Sure, but if both birds and crocs do something, that’s a sign that it either evolved twice (possible) or was already present in the common ancestor (often this is more likely).
There are plenty of birds who live in colonies, so I could imagine a eusocial bird colony evolving. (And true birds evolved 137 million years ago, so they’ve spent about as long coexisting with other dinosaurs as they have outliving them).
I was a child of the 1970s. My dinosaur fixes came from Saturday morning TV.
Land of the Lost (the 1974 version by Sid and Marty Krofft.)
Dinosaurs in the series were created using a combination of stop motion animation miniatures, rear-projection film effects, and occasional hand puppets for close-ups of dinosaur heads.
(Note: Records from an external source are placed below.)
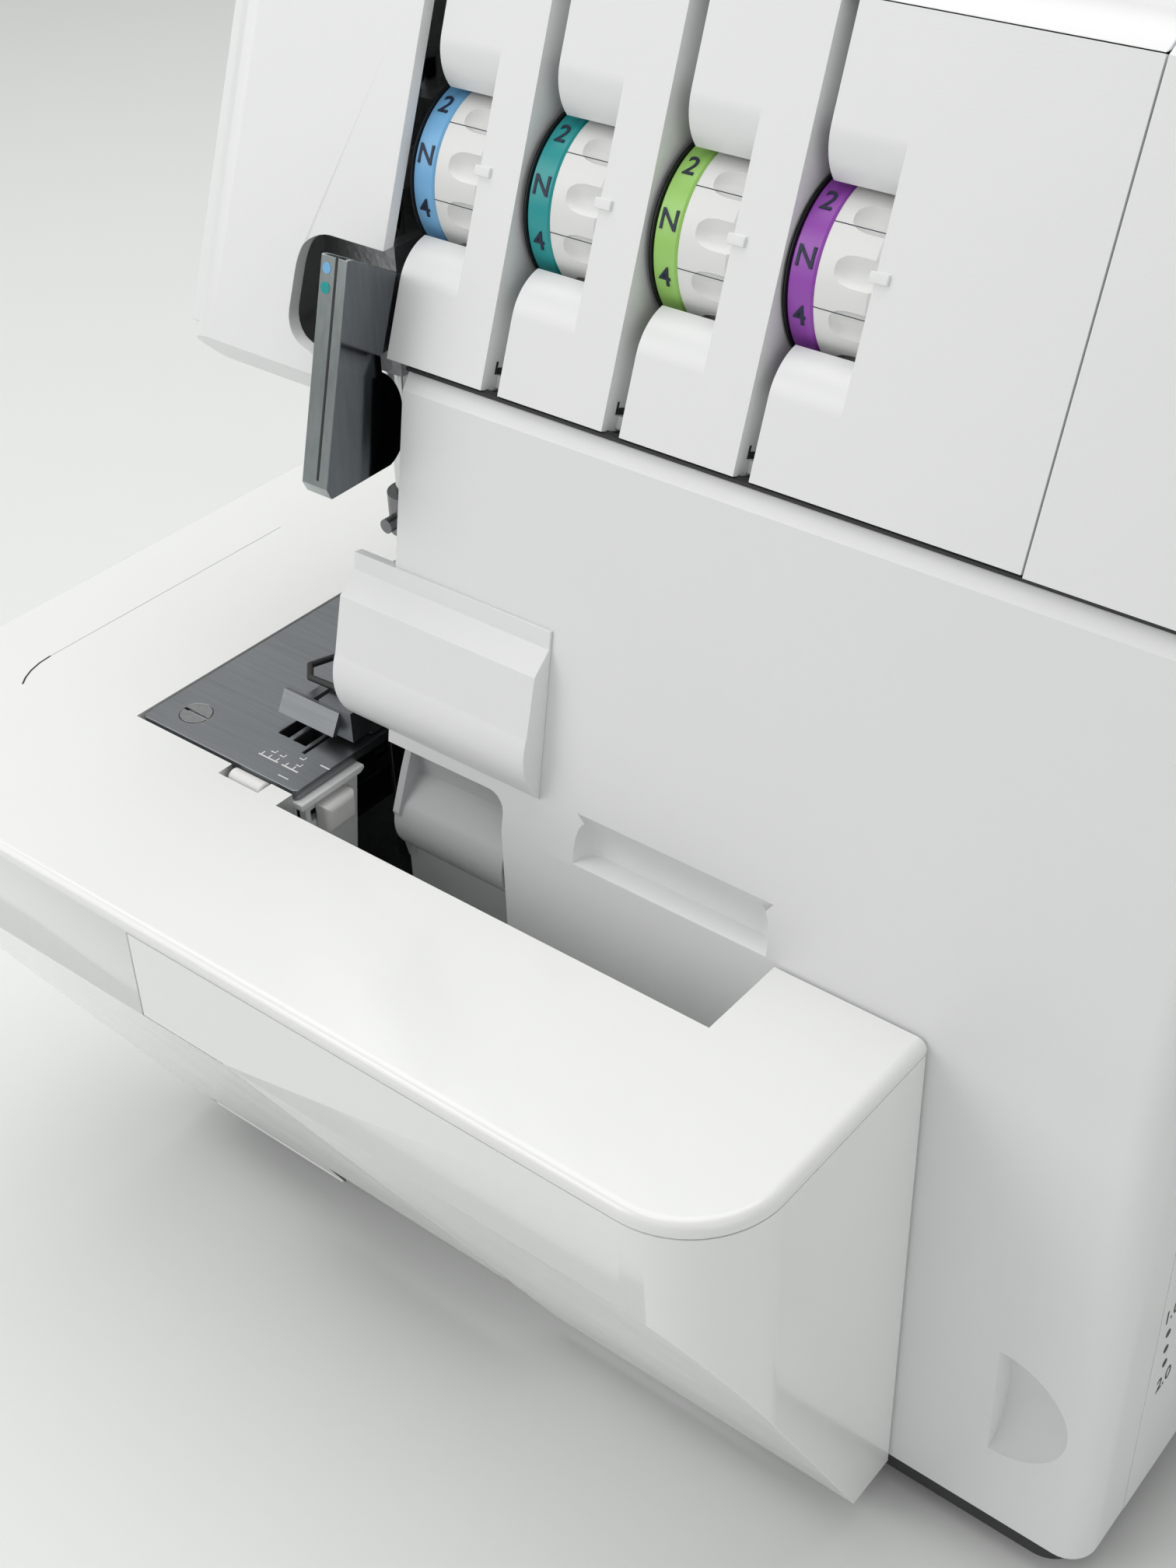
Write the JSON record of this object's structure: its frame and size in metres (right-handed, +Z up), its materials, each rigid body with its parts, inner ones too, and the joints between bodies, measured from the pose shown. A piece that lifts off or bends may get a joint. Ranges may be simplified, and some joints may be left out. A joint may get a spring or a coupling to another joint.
{
  "type": "overlock sewing machine",
  "caption": "White overlock sewing machine with tension dials, free arm, extension table and an accessory drawer.",
  "frame": {"origin": "centre of the machine's outline from above, on the surface it stands on", "axes": "+Z up, +X towards the handwheel end, +Y towards the rear"},
  "size_m": [0.3134, 0.28, 0.305],
  "materials": {
    "white_shell": "smooth",
    "white_table": "glossy",
    "white_grip": "satin",
    "grey_plastic": "matt",
    "dark_plastic": "matt",
    "lamp_clear": "frosted",
    "bright_steel": "polished",
    "plate_steel": "brushed",
    "tool_steel": "ground",
    "casting": "cast",
    "feet_rubber": "matt",
    "belt_rubber": "matt",
    "dial_blue": "satin",
    "dial_teal": "satin",
    "dial_green": "satin",
    "dial_purple": "satin"
  },
  "bodies": {
    "machine": {"base_plate": "dark_plastic", "rubber_feet": "feet_rubber", "right_end_cover": "white_shell", "rear_cover": "white_shell", "top_cover": "white_shell", "left_head_cover": "white_shell", "lamp_lens": "lamp_clear", "tension_panel": "white_shell", "dial_collars": "dark_plastic", "tension_bracket": "plate_steel", "tension_spindles": "tool_steel", "takeup_guard": "bright_steel", "waste_chute": "grey_plastic", "needle_plate": "plate_steel", "needle_plate_screw": "bright_steel", "bed_frame": "casting", "free_arm_cover": "white_shell", "stitch_finger_bracket": "white_shell", "lower_knife": "tool_steel", "machine_frame": "casting", "motor": "dark_plastic", "drive_belt": "belt_rubber", "power_inlet": "dark_plastic", "pedal_socket": "dark_plastic", "spool_stand": "white_shell", "spool_pins": "bright_steel", "cone_holders": "grey_plastic", "tree_tube": "bright_steel", "case_screws": "bright_steel"},
    "front_cover": {"front_cover": "white_shell", "knife_cover": "white_shell"},
    "extension_table": {"extension_table": "white_table"},
    "accessory_drawer": {"accessory_drawer": "white_table"},
    "tension_dial_1": {"tension_dial_1": "dial_blue"},
    "tension_dial_2": {"tension_dial_2": "dial_teal"},
    "tension_dial_3": {"tension_dial_3": "dial_green"},
    "tension_dial_4": {"tension_dial_4": "dial_purple"},
    "takeup_lever": {"takeup_lever": "tool_steel"},
    "needle_bar": {"needle_bar": "bright_steel", "needle_clamp": "tool_steel", "needles": "bright_steel"},
    "presser": {"presser_bar": "bright_steel", "presser_foot": "plate_steel", "foot_wire": "dark_plastic"},
    "presser_lifter": {"presser_lifter": "dark_plastic"},
    "upper_knife": {"upper_knife": "tool_steel"},
    "lower_looper": {"lower_looper": "bright_steel"},
    "upper_looper": {"upper_looper": "bright_steel"},
    "feed_dog_main": {"feed_dog_main": "tool_steel"},
    "feed_dog_differential": {"feed_dog_differential": "tool_steel"},
    "handwheel": {"main_shaft": "tool_steel", "belt_pulley": "casting", "handwheel": "white_grip"},
    "motor_pulley": {"motor_pulley": "tool_steel"},
    "differential_dial": {"differential_dial": "white_grip"},
    "stitch_length_dial": {"stitch_length_dial": "white_grip"},
    "power_switch": {"power_switch": "dark_plastic"},
    "stitch_finger_lever": {"stitch_finger_lever": "white_grip"},
    "carrying_handle": {"carrying_handle": "white_shell"},
    "thread_guide_head": {"thread_guide_head": "bright_steel"}
  },
  "joints": [
    {"name": "cover_slide", "type": "slide", "parent": "machine", "child": "front_cover", "axis": [1, 0, 0], "range_m": [0, 0.008], "stiffness_N_per_m": 150},
    {"name": "table_slide", "type": "slide", "parent": "machine", "child": "extension_table", "axis": [0, -1, 0], "range_m": [0, 0.26]},
    {"name": "drawer_slide", "type": "slide", "parent": "extension_table", "child": "accessory_drawer", "axis": [0, -1, 0], "range_m": [0, 0.035]},
    {"name": "tension_turn_1", "type": "hinge", "parent": "machine", "child": "tension_dial_1", "pos_m": [-0.03455, -0.02891, 0.24644], "axis": [1, 0, 0], "range_deg": [-150, 150]},
    {"name": "tension_turn_2", "type": "hinge", "parent": "machine", "child": "tension_dial_2", "pos_m": [-0.00665, -0.02891, 0.24644], "axis": [1, 0, 0], "range_deg": [-150, 150]},
    {"name": "tension_turn_3", "type": "hinge", "parent": "machine", "child": "tension_dial_3", "pos_m": [0.02185, -0.02891, 0.24644], "axis": [1, 0, 0], "range_deg": [-150, 150]},
    {"name": "tension_turn_4", "type": "hinge", "parent": "machine", "child": "tension_dial_4", "pos_m": [0.04995, -0.02891, 0.24644], "axis": [1, 0, 0], "range_deg": [-150, 150]},
    {"name": "needle_stroke", "type": "slide", "parent": "machine", "child": "needle_bar", "axis": [0, 0, 1], "range_m": [-0.024, 0]},
    {"name": "takeup_swing", "type": "hinge", "parent": "machine", "child": "takeup_lever", "pos_m": [-0.04895, -0.007, 0.225], "axis": [1, 0, 0], "range_deg": [0, 10]},
    {"name": "knife_stroke", "type": "slide", "parent": "machine", "child": "upper_knife", "axis": [0, 0, 1], "range_m": [-0.006, 0]},
    {"name": "lower_looper_swing", "type": "hinge", "parent": "machine", "child": "lower_looper", "pos_m": [-0.03075, -0.03, 0.07], "axis": [0, 1, 0], "range_deg": [0, 12]},
    {"name": "upper_looper_swing", "type": "hinge", "parent": "machine", "child": "upper_looper", "pos_m": [-0.02075, -0.025, 0.098], "axis": [0, 1, 0], "range_deg": [0, 12]},
    {"name": "feed_main_stroke", "type": "slide", "parent": "machine", "child": "feed_dog_main", "axis": [0, 1, 0], "range_m": [-0.0015, 0.0015]},
    {"name": "feed_differential_stroke", "type": "slide", "parent": "machine", "child": "feed_dog_differential", "axis": [0, 1, 0], "range_m": [-0.0015, 0.0015]},
    {"name": "lifter_turn", "type": "hinge", "parent": "machine", "child": "presser_lifter", "pos_m": [-0.06275, 0.055, 0.23], "axis": [0, 1, 0], "range_deg": [0, 60]},
    {"name": "presser_lift", "type": "slide", "parent": "machine", "child": "presser", "axis": [0, 0, 1], "range_m": [0, 0.006]},
    {"name": "wheel_turn", "type": "hinge", "parent": "machine", "child": "handwheel", "pos_m": [0.07925, 0.02, 0.105], "axis": [1, 0, 0], "continuous": true},
    {"name": "motor_turn", "type": "hinge", "parent": "machine", "child": "motor_pulley", "pos_m": [0.11925, 0.02, 0.042], "axis": [1, 0, 0], "continuous": true},
    {"name": "differential_turn", "type": "hinge", "parent": "machine", "child": "differential_dial", "pos_m": [0.13925, -0.031, 0.062], "axis": [1, 0, 0], "range_deg": [-120, 120]},
    {"name": "length_turn", "type": "hinge", "parent": "machine", "child": "stitch_length_dial", "pos_m": [0.13925, -0.039, 0.122], "axis": [1, 0, 0], "range_deg": [-120, 120]},
    {"name": "switch_rock", "type": "hinge", "parent": "machine", "child": "power_switch", "pos_m": [0.13325, 0.047, 0.034], "axis": [0, 0, 1], "range_deg": [-8, 0]},
    {"name": "stitch_finger_slide", "type": "slide", "parent": "machine", "child": "stitch_finger_lever", "axis": [0, 1, 0], "range_m": [-0.0038, 0.004]},
    {"name": "handle_fold", "type": "hinge", "parent": "machine", "child": "carrying_handle", "pos_m": [0.02425, 0.034, 0.29965], "axis": [-1, 0, 0], "range_deg": [0, 85]},
    {"name": "tree_slide", "type": "slide", "parent": "machine", "child": "thread_guide_head", "axis": [0, 0, 1], "range_m": [0, 0.2]}
  ],
  "couplings": [
    {"joint": "takeup_swing", "follows": "needle_stroke", "rad_per_m": -7},
    {"joint": "knife_stroke", "follows": "needle_stroke", "ratio": 0.24},
    {"joint": "lower_looper_swing", "follows": "needle_stroke", "rad_per_m": -8.5},
    {"joint": "upper_looper_swing", "follows": "needle_stroke", "rad_per_m": -8.5},
    {"joint": "feed_main_stroke", "follows": "needle_stroke", "ratio": 0.06},
    {"joint": "feed_differential_stroke", "follows": "needle_stroke", "ratio": 0.06},
    {"joint": "lifter_turn", "follows": "presser_lift", "rad_per_m": 174},
    {"joint": "motor_turn", "follows": "wheel_turn", "ratio": 3}
  ]
}
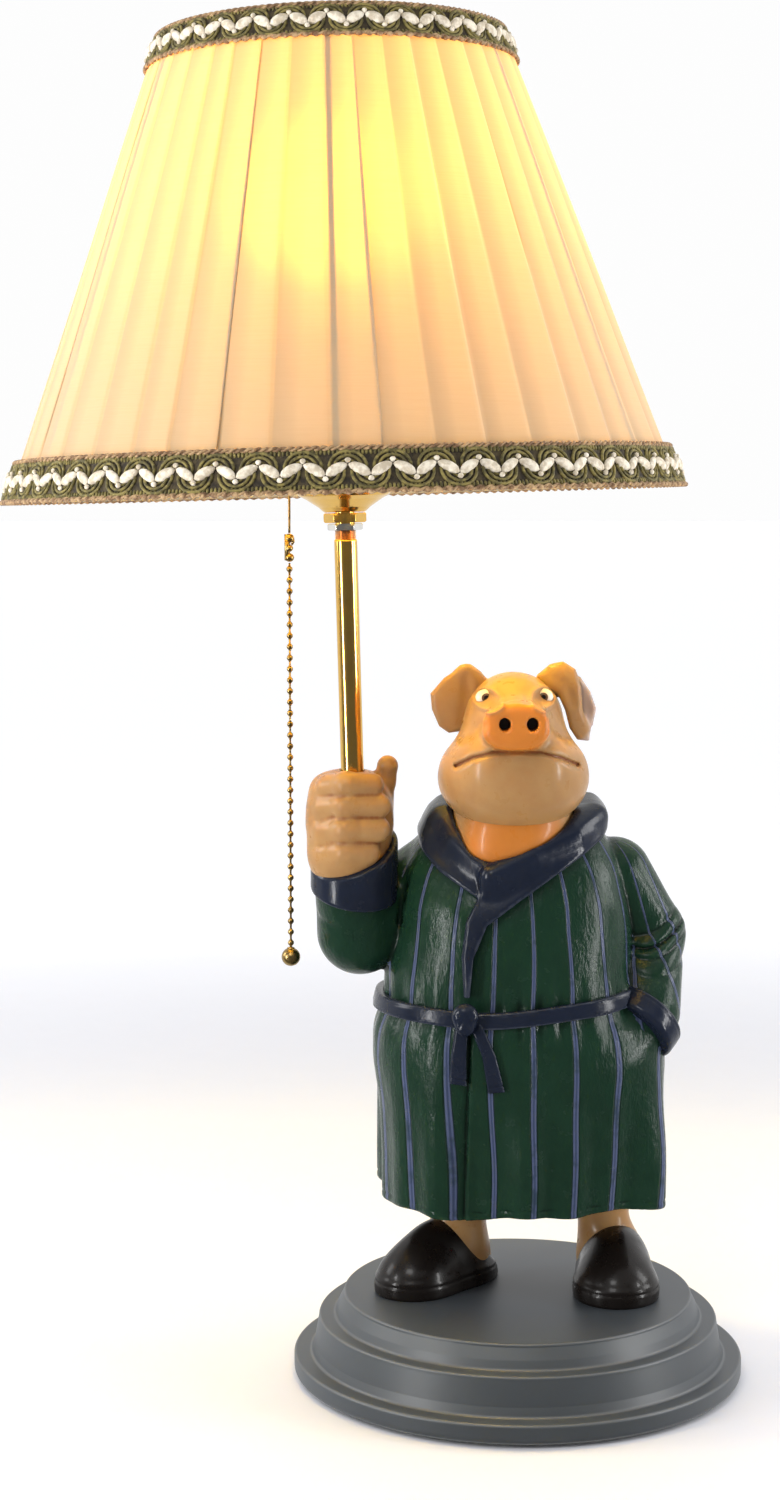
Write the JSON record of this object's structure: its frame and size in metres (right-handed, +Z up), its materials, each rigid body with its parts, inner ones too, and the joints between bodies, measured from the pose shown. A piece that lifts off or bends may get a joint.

The series marked a rare example of matting filmed stop-motion sequences with videotape live action, so as to avoid the telltale blue ‘fringe’ produced in matting with less exacting processes. Though this occasionally worked very well, the difference in lighting between the video and film sequences sometimes brought inadvertent attention to the limitations of the process.[citation needed]
Special-effects footage was frequently reused. Additional visual effects were achieved using manual film overlay techniques, the low-tech ancestor to later motion control photography.
Also in 1974 was Valley of the Dinosaurs plain old animation. Hanna-Barbera
In 1981 came the Ringo Starr film Caveman . Jim Danforth oversaw the stop-motion animation.
Danforth was a major participant in the special effects sequences, but left the film “about two-thirds of the way” (his words) through the work because the Directors Guild of America prohibited his contracted on-screen credit, co-direction with Carl Gottlieb. Consequently, Danforth’s name does not appear on the film.[7]
more pumping the brake on “We know what dinosaurs probably did by observing birds”
Was that being claimed? I missed that.
I read a claim that we know dinosaurs did not play because lizards don’t having the brake pumped by pointing out what birds do so don’t “be so quick to conclude that ancient ones did not” … not a confident claim we know they did.
If dinosaurs had brakes it might explain the Chevron connection.